Scripts that build objects
++++
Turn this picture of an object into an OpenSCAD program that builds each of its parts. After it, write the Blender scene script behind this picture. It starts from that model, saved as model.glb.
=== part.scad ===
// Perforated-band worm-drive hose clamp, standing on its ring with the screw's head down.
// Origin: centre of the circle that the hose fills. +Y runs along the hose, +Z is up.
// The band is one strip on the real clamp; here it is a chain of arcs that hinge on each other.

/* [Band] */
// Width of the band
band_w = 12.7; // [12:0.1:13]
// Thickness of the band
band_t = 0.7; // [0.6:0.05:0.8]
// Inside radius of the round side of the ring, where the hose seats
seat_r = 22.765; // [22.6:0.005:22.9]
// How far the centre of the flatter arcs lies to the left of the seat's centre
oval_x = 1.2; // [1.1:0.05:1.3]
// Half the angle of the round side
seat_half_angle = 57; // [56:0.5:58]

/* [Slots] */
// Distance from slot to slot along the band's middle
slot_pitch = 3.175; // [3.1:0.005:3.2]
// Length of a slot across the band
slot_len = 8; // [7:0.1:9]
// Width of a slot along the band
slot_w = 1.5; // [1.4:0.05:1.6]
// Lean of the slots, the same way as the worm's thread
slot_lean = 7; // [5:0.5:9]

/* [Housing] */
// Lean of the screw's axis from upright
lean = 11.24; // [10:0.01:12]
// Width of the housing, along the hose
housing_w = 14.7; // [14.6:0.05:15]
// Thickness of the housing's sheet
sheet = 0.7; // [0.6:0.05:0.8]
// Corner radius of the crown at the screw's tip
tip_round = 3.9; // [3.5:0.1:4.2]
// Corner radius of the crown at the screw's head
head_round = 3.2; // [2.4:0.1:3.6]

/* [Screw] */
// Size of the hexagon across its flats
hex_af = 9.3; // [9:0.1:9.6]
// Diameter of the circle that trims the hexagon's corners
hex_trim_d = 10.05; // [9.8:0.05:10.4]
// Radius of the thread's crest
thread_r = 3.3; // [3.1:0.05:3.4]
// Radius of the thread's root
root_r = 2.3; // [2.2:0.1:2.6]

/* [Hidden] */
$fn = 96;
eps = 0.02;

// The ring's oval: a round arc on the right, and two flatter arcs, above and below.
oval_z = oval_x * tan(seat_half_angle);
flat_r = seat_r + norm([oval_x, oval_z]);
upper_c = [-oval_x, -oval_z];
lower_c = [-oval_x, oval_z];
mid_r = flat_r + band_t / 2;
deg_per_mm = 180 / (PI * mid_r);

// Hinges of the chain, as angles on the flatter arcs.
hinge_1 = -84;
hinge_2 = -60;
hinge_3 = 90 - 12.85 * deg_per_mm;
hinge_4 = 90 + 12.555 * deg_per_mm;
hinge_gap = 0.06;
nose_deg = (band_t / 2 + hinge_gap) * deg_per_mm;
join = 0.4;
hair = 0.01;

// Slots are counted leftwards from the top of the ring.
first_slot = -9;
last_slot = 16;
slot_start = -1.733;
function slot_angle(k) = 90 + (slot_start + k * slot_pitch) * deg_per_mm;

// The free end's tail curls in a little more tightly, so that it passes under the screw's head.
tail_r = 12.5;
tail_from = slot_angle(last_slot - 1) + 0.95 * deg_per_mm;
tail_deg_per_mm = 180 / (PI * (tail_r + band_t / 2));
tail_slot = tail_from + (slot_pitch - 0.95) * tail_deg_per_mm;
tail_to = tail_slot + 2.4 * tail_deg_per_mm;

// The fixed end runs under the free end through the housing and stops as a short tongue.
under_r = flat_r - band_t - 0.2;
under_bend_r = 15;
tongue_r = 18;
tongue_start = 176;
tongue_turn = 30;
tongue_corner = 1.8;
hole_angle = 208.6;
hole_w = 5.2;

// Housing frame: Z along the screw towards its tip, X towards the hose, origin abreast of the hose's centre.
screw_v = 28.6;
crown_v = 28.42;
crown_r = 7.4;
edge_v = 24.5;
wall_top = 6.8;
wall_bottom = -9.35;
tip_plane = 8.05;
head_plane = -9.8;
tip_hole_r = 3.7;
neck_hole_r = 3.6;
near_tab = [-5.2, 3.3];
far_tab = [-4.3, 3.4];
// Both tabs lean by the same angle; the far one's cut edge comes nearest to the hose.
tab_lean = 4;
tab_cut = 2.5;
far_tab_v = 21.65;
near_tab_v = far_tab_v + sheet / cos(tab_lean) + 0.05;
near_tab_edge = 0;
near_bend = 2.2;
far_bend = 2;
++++
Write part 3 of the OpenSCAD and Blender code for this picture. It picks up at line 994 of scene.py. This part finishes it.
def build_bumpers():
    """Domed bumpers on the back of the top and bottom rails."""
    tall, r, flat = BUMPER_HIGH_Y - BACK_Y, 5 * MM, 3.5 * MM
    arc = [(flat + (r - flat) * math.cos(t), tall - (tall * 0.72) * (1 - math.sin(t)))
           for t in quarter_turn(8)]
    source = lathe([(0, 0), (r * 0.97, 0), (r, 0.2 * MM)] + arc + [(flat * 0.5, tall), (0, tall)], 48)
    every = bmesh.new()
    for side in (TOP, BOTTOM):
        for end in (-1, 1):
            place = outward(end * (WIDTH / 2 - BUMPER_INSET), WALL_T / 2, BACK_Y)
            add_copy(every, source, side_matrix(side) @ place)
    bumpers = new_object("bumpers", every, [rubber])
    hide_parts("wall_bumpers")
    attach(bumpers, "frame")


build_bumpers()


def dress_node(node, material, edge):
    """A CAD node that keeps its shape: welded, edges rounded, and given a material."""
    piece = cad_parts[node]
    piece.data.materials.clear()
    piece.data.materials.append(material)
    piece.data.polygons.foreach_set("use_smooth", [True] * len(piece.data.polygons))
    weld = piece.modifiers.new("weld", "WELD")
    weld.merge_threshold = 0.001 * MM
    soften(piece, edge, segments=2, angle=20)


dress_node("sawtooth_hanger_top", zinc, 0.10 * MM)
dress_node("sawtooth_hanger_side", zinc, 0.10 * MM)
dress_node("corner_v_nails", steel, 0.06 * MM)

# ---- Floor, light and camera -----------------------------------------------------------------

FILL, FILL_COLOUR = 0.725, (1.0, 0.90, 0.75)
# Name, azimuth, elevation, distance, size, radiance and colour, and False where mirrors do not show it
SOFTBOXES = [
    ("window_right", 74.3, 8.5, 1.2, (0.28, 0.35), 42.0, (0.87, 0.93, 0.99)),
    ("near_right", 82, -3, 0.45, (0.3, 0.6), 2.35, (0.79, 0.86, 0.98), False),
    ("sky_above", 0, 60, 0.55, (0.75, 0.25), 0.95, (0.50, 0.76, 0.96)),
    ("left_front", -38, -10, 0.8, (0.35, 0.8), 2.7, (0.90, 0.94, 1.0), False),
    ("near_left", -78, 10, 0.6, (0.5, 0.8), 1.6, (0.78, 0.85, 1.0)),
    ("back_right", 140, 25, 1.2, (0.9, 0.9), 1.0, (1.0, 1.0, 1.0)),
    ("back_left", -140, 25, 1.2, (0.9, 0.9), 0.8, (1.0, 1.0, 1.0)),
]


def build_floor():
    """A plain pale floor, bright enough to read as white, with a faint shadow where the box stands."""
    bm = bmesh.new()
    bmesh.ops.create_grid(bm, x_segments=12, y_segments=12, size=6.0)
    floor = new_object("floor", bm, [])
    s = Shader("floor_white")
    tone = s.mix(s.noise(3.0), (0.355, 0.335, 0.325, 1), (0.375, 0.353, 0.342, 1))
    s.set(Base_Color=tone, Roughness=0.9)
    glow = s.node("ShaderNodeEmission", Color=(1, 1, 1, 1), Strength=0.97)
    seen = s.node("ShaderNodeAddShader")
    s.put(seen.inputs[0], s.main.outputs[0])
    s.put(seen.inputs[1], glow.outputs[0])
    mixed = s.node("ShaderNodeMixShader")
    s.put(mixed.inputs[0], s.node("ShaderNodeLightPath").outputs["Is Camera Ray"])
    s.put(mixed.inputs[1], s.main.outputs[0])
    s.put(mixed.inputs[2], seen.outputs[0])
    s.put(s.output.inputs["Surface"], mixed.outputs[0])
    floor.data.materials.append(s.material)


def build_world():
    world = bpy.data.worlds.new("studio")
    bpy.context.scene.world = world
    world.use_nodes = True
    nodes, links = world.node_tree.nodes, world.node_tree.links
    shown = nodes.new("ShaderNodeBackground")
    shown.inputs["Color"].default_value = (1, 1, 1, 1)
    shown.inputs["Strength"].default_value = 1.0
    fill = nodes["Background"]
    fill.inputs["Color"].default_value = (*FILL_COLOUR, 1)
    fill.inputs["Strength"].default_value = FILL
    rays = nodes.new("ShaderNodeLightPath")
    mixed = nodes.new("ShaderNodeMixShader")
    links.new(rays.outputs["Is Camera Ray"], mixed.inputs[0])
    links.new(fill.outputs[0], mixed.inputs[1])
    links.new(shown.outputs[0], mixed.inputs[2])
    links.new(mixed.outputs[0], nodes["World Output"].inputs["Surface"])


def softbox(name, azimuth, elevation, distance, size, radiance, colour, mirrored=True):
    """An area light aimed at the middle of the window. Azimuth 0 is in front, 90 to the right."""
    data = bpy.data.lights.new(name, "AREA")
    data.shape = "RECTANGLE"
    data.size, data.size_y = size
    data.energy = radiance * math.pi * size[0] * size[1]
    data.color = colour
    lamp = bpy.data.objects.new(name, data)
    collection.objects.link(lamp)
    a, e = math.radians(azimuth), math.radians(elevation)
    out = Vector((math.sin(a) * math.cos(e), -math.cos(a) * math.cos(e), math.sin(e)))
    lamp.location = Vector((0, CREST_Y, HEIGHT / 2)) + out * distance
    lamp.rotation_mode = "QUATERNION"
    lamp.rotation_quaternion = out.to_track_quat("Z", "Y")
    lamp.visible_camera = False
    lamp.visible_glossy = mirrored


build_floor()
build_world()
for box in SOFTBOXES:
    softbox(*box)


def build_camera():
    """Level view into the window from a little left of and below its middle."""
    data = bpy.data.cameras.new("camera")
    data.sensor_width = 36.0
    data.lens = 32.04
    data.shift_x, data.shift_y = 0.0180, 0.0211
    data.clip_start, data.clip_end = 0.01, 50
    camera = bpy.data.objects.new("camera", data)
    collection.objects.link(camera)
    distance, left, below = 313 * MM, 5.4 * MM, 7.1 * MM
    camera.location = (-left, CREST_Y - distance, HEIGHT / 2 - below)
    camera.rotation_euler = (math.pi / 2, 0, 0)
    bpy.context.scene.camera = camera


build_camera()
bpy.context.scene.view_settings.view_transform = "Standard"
++++
In the entries above, some lines may contain the string "into"; report how many, without additional comment.

- _THE COMPLETED TASK_
2